In May 2014, the FASB issued Update No. 2014-09, Revenue from Contracts with Customers (Topic 606). The core principle of the guidance is that an entity should recognize revenue to depict the transfer of promised goods or services to customers in an amount that reflects the consideration to which the entity expects to be entitled in exchange for those goods or services. To achieve that core principle, an entity should 1) identify the contract(s) with a customer, 2) identify the performance obligations in the contract, 3) determine the transaction price, 4) allocate the transaction price to the performance obligations in the contract, and 5) recognize revenue when (or as) the entity satisfies a performance obligation. This update is effective for annual reporting periods beginning after December 15, 2016, including interim periods within that reporting period, and early adoption is not permitted. The Company is in the process of evaluating the impact of this standard on its financial statements.
 
In June 2014, the FASB issued Update No. 2014-12, Accounting for Share-Based Payments When the Terms of an Award Provide That a Performance Target Could Be Achieved after the Requisite Service Period (Topic 718). The amendments require that a performance target that affects vesting and that could be achieved after the requisite service period be treated as a performance condition. A reporting entity should apply existing guidance in Topic 718 as it relates to awards with performance conditions that affect vesting to account for such awards. As such, the performance target should not be reflected in estimating the grant-date fair value of the award. Compensation cost should be recognized in the period in which it becomes probable that the performance target will be achieved and should represent the compensation cost attributable to the period(s) for which the requisite service has already been rendered. If the performance target becomes probable of being achieved before the end of the requisite service period, the remaining unrecognized compensation cost should be recognized prospectively over the remaining requisite service period.
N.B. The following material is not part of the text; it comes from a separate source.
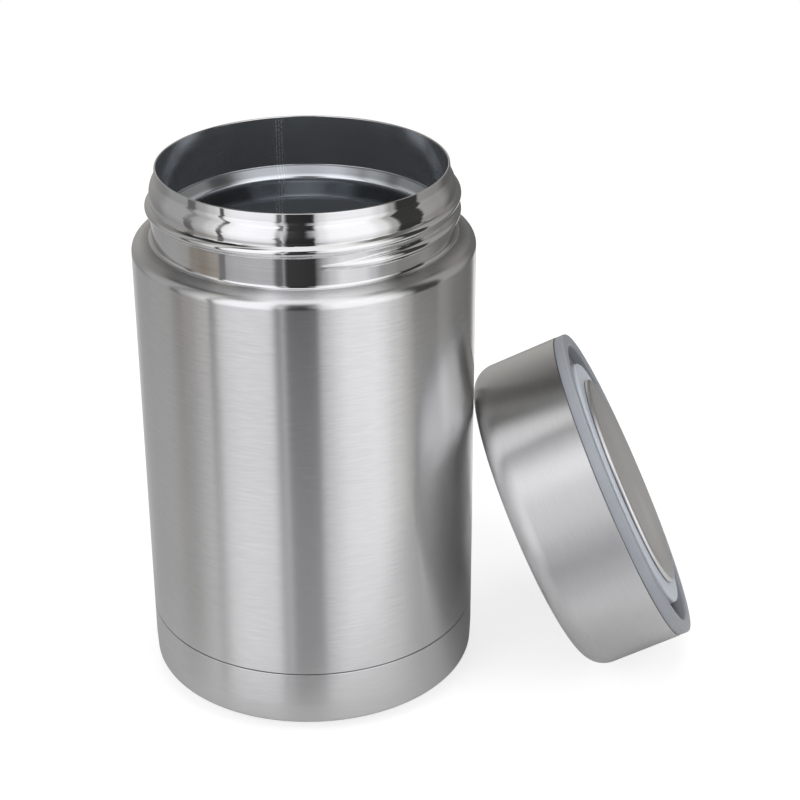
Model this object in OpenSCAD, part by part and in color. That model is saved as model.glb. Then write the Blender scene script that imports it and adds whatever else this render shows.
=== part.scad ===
// Insulated food jar: a double-walled steel jar with its screw lid taken off and leaning on it.
// Millimetres, +Z up. The origin is on the table at the jar's axis, and the lid leans on the +X side.

/* [Jar body] */
// Outer diameter of the jar
body_d = 100; // [97:1:115]
// Height of the lip over the table
jar_h = 163.2; // [145:0.1:190]
// Thickness of the outer steel sheet
shell_t = 0.4; // [0.3:0.05:0.6]
// Radius of the shoulder's outer edge
shoulder_edge_r = 3; // [1.5:0.5:5]
// Rise of the shoulder from its edge to the foot of the neck
shoulder_rise = 1.9; // [1:0.1:3]

/* [Neck] */
// Outer diameter of the neck over its straight, threaded part
neck_d = 88.2; // [84:0.2:90]
// Height of the lip over the foot of the neck
neck_h = 20.9; // [18:0.1:26]
// Height of the straight band under the lip
lip_band_h = 2.9; // [1.5:0.1:5]
// How far the lip band stands in from the neck's straight part
lip_inset = 1.7; // [0.8:0.1:2.5]
// Radius of the bulge between the straight part and the lip band
neck_bulge_r = 8; // [5:0.5:12]
// Thickness of the neck's steel sheet
neck_t = 0.3; // [0.2:0.05:0.5]
// Radius of the fillet at the foot of the neck
neck_foot_r = 0.9; // [0.5:0.1:1.4]

/* [Thread] */
// Rise of the thread in one turn
thread_lead = 4.8; // [4:0.1:6]
// Number of turns of the bead on the neck
thread_turns = 1.4; // [1:0.1:1.8]
// How far the bead stands out of the neck
bead_h = 1.4; // [0.8:0.1:1.8]
// Width of the bead
bead_w = 3.3; // [2:0.1:3.8]
// Height of the bead's lower end over the foot of the neck
bead_start_h = 5.9; // [4:0.1:7]
// Direction in which the bead starts, from +X
bead_start_angle = -82; // [-180:1:180]

/* [Inner vessel] */
// Inner diameter of the vessel
vessel_d = 90.6; // [84:0.2:93]
// Thickness of the inner steel sheet
vessel_t = 0.4; // [0.3:0.05:0.6]
// Diameter of the opening inside the ledge
ledge_hole_d = 76.5; // [66:0.1:78]
// Depth of the ledge's outer edge under the lip
ledge_depth = 15.3; // [13:0.1:18]
// Drop of the ledge from its outer edge to its inner edge
ledge_drop = 3.3; // [1:0.1:4]
// Radius of the ledge's inner edge
ledge_edge_r = 1.5; // [0.8:0.1:2.5]
// Height of the vessel's widening under the ledge
throat_h = 8; // [6:0.5:12]
// Height of the vessel's floor over the table
vessel_floor_h = 12.5; // [11:0.5:20]
// Corner radius of the vessel's floor
vessel_corner_r = 6; // [3:0.5:9]
// Depth of the drawn bottom that closes the vessel's tube
vessel_bottom_h = 13; // [11:0.5:18]
// Thickness of the heat-reflecting foil round the vessel
foil_t = 0.15; // [0.1:0.05:0.3]

/* [Base] */
// Height of the base cap's upper edge over the table
cap_h = 21.3; // [16:0.1:26]
// Thickness of the base cap
cap_t = 0.5; // [0.3:0.05:0.7]
// Diameter of the flat foot
foot_d = 78.8; // [72:0.2:84]
// Slope of the cap from its foot to its corner
cap_slope = 22; // [12:1:28]
// Corner radius of the base cap
cap_corner_r = 2; // [1:0.5:3.5]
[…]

The requisite service period ends when the employee can cease rendering service and still be eligible to vest in the award if the performance target is achieved. This update is effective for annual reporting periods beginning after December 15, 2015, including interim periods within that reporting period, and early adoption is permitted. The implementation of the amended guidance is not expected to have a material impact on our consolidated financial position or results of operations.